◆ **Your objective**
Start at the line containing "bpy.data.objects.remove(obj)", stop at the line containing "tail_len = 3.4; // [2.4:0.1:4.5]", and set down every line in that stretch exactly as written, and nothing else.
=====
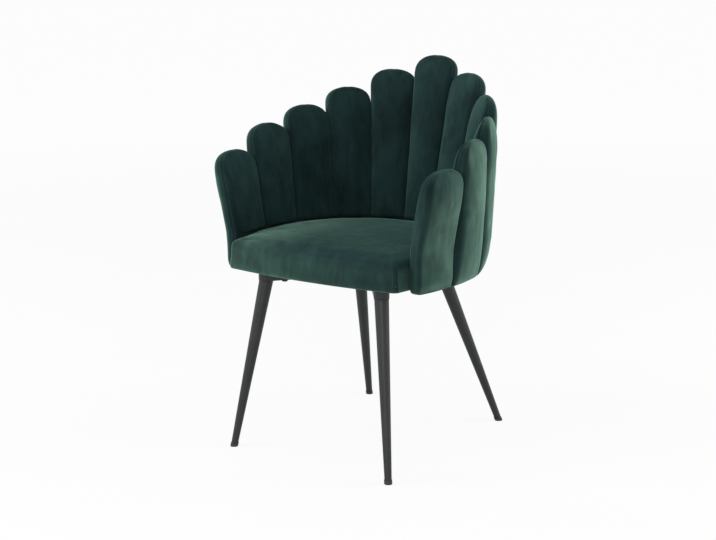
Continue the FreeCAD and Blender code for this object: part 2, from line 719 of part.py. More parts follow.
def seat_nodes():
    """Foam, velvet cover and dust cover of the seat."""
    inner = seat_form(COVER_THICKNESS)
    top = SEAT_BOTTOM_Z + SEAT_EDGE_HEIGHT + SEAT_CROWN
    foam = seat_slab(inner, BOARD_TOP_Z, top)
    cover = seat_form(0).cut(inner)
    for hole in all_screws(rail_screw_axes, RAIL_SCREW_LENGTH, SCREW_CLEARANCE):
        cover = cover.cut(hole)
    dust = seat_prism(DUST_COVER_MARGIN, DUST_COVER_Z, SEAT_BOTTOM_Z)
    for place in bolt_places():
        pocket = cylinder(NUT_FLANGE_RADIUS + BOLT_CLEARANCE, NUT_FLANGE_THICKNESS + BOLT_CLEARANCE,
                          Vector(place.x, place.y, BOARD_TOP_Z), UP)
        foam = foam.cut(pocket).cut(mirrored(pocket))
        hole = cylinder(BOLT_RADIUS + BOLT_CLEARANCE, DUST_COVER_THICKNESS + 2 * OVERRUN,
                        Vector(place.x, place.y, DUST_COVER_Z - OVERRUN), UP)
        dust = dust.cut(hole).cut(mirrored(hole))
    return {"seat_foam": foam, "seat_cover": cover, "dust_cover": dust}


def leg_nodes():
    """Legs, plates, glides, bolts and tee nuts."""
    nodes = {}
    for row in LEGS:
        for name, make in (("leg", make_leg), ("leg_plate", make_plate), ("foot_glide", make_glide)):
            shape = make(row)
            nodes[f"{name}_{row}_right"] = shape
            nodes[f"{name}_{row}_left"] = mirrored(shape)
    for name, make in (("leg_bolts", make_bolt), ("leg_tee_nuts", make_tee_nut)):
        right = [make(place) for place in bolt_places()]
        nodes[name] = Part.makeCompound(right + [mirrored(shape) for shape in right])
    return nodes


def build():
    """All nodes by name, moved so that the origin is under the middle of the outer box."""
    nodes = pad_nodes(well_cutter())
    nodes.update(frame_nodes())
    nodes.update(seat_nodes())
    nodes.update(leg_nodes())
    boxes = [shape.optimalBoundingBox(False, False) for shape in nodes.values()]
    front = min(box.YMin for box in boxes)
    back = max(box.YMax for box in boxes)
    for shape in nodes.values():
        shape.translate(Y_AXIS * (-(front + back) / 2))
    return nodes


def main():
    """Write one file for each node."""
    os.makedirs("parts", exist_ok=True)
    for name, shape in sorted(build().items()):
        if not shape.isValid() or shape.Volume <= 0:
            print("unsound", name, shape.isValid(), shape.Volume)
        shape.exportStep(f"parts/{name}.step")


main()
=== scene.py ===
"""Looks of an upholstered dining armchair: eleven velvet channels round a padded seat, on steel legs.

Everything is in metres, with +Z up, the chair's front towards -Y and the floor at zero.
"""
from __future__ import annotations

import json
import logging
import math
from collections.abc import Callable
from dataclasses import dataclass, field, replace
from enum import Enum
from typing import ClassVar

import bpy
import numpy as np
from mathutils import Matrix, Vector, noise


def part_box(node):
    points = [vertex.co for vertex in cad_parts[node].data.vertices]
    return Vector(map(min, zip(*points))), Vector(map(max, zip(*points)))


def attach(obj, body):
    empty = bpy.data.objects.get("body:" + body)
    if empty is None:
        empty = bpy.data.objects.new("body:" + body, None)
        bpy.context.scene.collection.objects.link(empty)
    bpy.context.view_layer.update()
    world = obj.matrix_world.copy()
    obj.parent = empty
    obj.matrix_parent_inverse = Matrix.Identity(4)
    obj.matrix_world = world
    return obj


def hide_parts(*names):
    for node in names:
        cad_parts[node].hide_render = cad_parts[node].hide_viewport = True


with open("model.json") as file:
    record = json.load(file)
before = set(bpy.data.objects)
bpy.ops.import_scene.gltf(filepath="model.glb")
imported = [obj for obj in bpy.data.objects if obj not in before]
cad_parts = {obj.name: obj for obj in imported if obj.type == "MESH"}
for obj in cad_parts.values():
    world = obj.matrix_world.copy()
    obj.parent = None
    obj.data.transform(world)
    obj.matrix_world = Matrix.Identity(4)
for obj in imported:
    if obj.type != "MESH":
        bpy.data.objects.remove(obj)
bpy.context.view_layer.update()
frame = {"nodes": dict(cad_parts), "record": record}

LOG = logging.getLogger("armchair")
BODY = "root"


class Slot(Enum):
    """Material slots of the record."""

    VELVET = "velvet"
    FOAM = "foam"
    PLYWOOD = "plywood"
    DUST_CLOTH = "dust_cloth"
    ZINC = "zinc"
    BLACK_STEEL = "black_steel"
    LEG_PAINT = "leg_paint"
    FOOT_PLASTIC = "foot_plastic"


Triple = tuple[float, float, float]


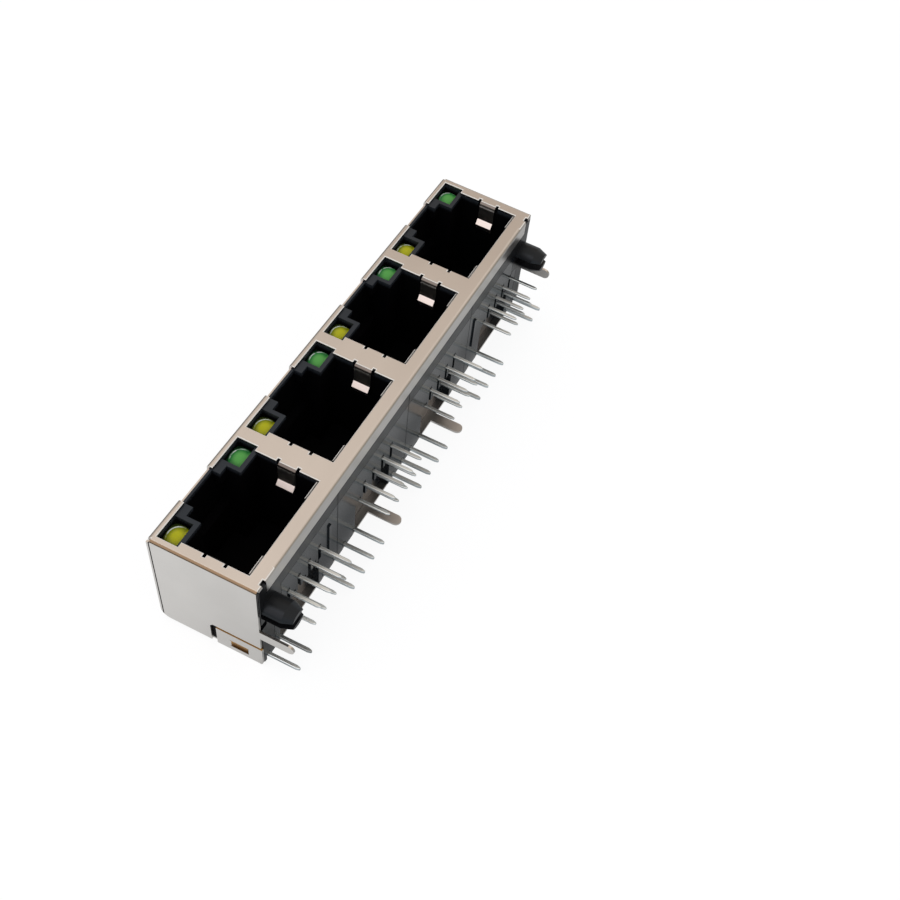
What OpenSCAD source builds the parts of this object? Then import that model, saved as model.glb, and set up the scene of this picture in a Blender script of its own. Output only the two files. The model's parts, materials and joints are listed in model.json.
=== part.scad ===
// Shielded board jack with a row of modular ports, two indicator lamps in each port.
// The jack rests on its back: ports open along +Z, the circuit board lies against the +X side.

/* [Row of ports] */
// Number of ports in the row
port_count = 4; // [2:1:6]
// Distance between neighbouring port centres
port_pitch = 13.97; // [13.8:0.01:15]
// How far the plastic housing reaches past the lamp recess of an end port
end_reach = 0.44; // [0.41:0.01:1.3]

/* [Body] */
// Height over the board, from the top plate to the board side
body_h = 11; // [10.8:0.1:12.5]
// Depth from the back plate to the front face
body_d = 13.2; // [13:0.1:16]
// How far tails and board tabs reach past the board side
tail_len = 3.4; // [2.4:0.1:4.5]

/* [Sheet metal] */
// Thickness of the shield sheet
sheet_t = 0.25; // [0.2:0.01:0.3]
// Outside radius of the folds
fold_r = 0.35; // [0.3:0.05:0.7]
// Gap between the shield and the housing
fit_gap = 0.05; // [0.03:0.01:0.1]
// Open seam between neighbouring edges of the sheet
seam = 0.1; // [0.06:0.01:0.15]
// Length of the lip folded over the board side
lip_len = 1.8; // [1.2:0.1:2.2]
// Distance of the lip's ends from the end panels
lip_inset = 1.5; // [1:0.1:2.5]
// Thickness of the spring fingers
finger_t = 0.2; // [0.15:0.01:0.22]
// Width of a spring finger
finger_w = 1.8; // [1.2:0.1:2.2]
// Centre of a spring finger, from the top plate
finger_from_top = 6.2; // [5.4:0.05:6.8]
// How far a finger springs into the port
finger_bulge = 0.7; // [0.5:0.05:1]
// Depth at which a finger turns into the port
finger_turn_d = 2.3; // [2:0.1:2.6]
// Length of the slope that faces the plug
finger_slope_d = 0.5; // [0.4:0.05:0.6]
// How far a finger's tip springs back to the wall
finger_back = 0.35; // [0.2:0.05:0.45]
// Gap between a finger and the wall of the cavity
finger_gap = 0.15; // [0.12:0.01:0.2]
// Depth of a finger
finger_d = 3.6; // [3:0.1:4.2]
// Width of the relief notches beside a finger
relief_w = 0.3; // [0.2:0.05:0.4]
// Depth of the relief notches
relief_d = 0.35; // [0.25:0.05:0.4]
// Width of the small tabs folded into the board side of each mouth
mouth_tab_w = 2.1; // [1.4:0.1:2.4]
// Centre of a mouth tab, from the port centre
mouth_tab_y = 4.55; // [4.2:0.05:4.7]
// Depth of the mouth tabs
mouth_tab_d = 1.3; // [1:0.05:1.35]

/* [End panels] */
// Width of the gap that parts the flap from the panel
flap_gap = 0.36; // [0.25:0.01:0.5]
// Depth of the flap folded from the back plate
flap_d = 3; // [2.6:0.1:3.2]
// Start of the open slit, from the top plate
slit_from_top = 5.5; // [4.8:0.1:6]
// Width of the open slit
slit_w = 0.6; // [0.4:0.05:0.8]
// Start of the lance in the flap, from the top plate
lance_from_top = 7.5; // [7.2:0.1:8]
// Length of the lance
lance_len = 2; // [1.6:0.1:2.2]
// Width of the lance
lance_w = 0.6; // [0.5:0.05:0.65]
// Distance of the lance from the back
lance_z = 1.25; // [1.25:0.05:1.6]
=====
◆ **Complete response**
        bpy.data.objects.remove(obj)
bpy.context.view_layer.update()
frame = {"nodes": dict(cad_parts), "record": record}

LOG = logging.getLogger("armchair")
BODY = "root"


class Slot(Enum):
    """Material slots of the record."""

    VELVET = "velvet"
    FOAM = "foam"
    PLYWOOD = "plywood"
    DUST_CLOTH = "dust_cloth"
    ZINC = "zinc"
    BLACK_STEEL = "black_steel"
    LEG_PAINT = "leg_paint"
    FOOT_PLASTIC = "foot_plastic"


Triple = tuple[float, float, float]


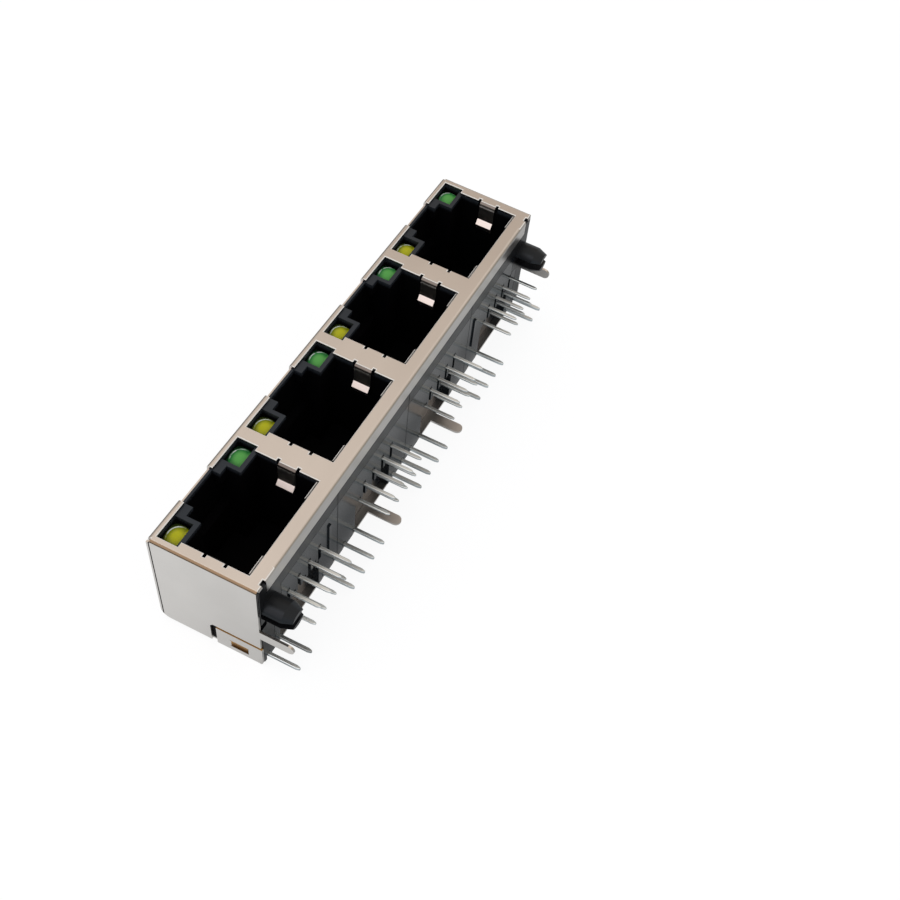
What OpenSCAD source builds the parts of this object? Then import that model, saved as model.glb, and set up the scene of this picture in a Blender script of its own. Output only the two files. The model's parts, materials and joints are listed in model.json.
=== part.scad ===
// Shielded board jack with a row of modular ports, two indicator lamps in each port.
// The jack rests on its back: ports open along +Z, the circuit board lies against the +X side.

/* [Row of ports] */
// Number of ports in the row
port_count = 4; // [2:1:6]
// Distance between neighbouring port centres
port_pitch = 13.97; // [13.8:0.01:15]
// How far the plastic housing reaches past the lamp recess of an end port
end_reach = 0.44; // [0.41:0.01:1.3]

/* [Body] */
// Height over the board, from the top plate to the board side
body_h = 11; // [10.8:0.1:12.5]
// Depth from the back plate to the front face
body_d = 13.2; // [13:0.1:16]
// How far tails and board tabs reach past the board side
tail_len = 3.4; // [2.4:0.1:4.5]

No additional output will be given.